2. Correlate with Endpoint Logs

The HIDS alert is your starting point. The ground truth resides in the operating system logs on the affected endpoint.

  • For Linux: Connect to the machine and check logs like /var/log/auth.log or /var/log/secure for authentication events. Use the history command for the suspected user to see what commands were run.
  • For Windows: Dive into the Windows Event Viewer. The Security, Application, and System logs are invaluable resources. Filter events by the timestamp of the HIDS alert to see exactly what user accounts were active and what processes were launched.

3. Focus on the “Who” and the “What”

Since the “where” (source IP) is irrelevant, your investigation must focus on two questions:

  • Who? Which user account was responsible for the action? Was it a standard user, an administrator, or a system service account? An unexpected action from a service account, for example, is highly suspicious.
  • What? What specific command was run, what file was changed, or what process was executed? Understanding the action itself determines if it was malicious, accidental, or part of a legitimate administrative task.

4. Tune Your HIDS Rules

Not all 0.0.0.0 events are malicious. An administrator updating a configuration file is a legitimate action that will trigger a FIM alert.
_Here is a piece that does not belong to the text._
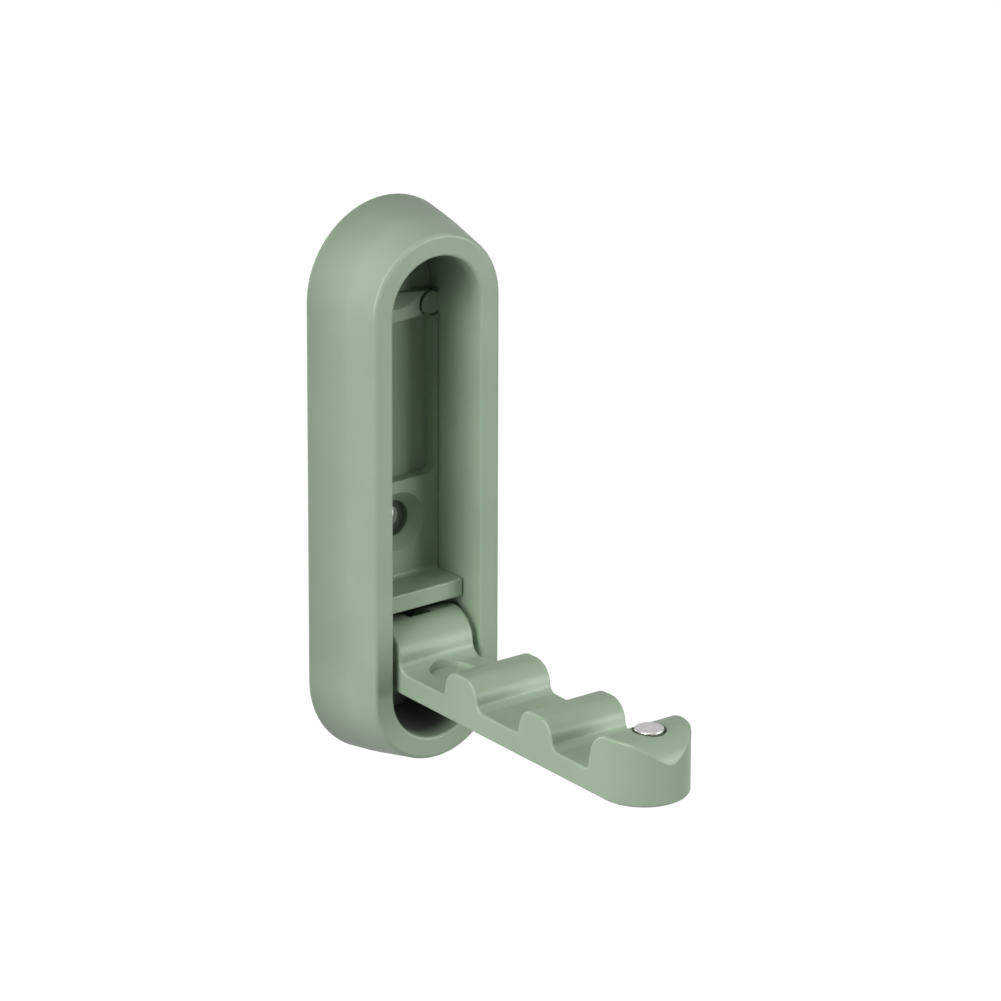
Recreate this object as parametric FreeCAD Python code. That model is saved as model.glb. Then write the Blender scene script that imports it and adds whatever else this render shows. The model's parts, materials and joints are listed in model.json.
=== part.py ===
# Folding wall hook: a stadium-shaped housing on the wall, with an arm that folds up into its recess.
# x runs to the right, y runs into the wall and z runs up; "out" is the distance in front of the wall.
# The origin is on the wall, at the middle of the housing's back.
import FreeCAD, Part
import math
import os

# Arm: bar, knuckle and bumps, in millimetres
arm_width = 18.8
bar_thickness = 4.8
knuckle_radius = 6.75
root_round = 2.5
first_groove = 12.2
second_groove = 13.1
third_groove = 11.17
bump_foot = 11.7
bump_height = 10.85
bump_top_drop = 0.15
bump_inner_lean = 1.2
bump_outer_lean = 1.05
bump_inner_round = 4.4
bump_outer_round = 4.5
inner_foot_round = 1.0
outer_foot_round = 1.8

# Arm: tip block, with one round on both sides of its crest; the outer one ends a little past the nose
tip_block_length = 15.4
tip_height = 13.6
tip_inner_lean = 1.3
tip_round = 6.3
tip_round_past_nose = 0.1
arm_edge_round = 0.55

# Arm: shallow round pocket in the first groove
dimple_radius = 4.8
dimple_depth = 1.2
dimple_from_pivot = 12.2

# Magnet
magnet_diameter = 6.0
magnet_thickness = 3.0
magnet_stand_proud = 0.3
magnet_side_gap = 0.55
magnet_edge_round = 0.25
magnet_from_nose = 7.6

# Hinge pin, washers and their running gaps
pin_diameter = 4.0
pin_bore_gap = 0.05
pin_cradle_gap = 0.03
pin_end_gap = 0.15
pin_chamfer = 0.4
washer_outer_diameter = 9.0
washer_thickness = 0.6
washer_side_gap = 0.05
washer_seat_margin = 0.5
pivot_above_arc_centre = 7.2

# Housing
body_depth = 18.4
recess_side_gap = 1.6
rim_width = 4.6
skirt_flare = 3.5
skirt_bulge = 0.25
skirt_bulge_out = 6.5
skirt_bulge_round = 80.0
front_edge_round = 1.0
recess_draft = 0.06
recess_edge_round = 0.6
skirt_wall = 2.2
rim_thickness = 2.4
recess_wall = 2.0
cradle_height = 10.0
cradle_depth = 3.6
cradle_end_wall = 1.2

# Back plate with its pads, pocket and screw seats
plate_thickness = 2.0
plate_gap = 0.3
core_gap = 0.15
floor_out = 2.4
pad_out = 5.0
pocket_side_strip = 1.1
pocket_height = 34.5
pocket_corner_round = 1.6
pocket_above_lower_hole = 8.8
lower_hole_above_pivot = 24.7
screw_hole_spacing = 53.0
upper_pad_below_hole = 4.5
upper_dish_radius = 7.2
lower_dish_radius = 6.3
lower_dish_depth = 2.2
head_bore_radius = 3.9
screw_seat_out = 1.6
screw_hole_radius = 2.3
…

If you determine an alert is benign and expected, consider tuning your HIDS policy.

  • Create Exceptions: If a specific file is changed regularly as part of normal operations, you can create a rule exception for that file path to reduce noise.
  • Adjust Rule Severity: You might lower the severity of alerts for known administrative activities while keeping them high for changes to highly sensitive files.

By correctly interpreting these events, you can focus your energy on genuine threats. A 0.0.0.0 IP address is not a dead end—it’s a signpost directing you to look more closely at the endpoint, where some of the most critical security events occur.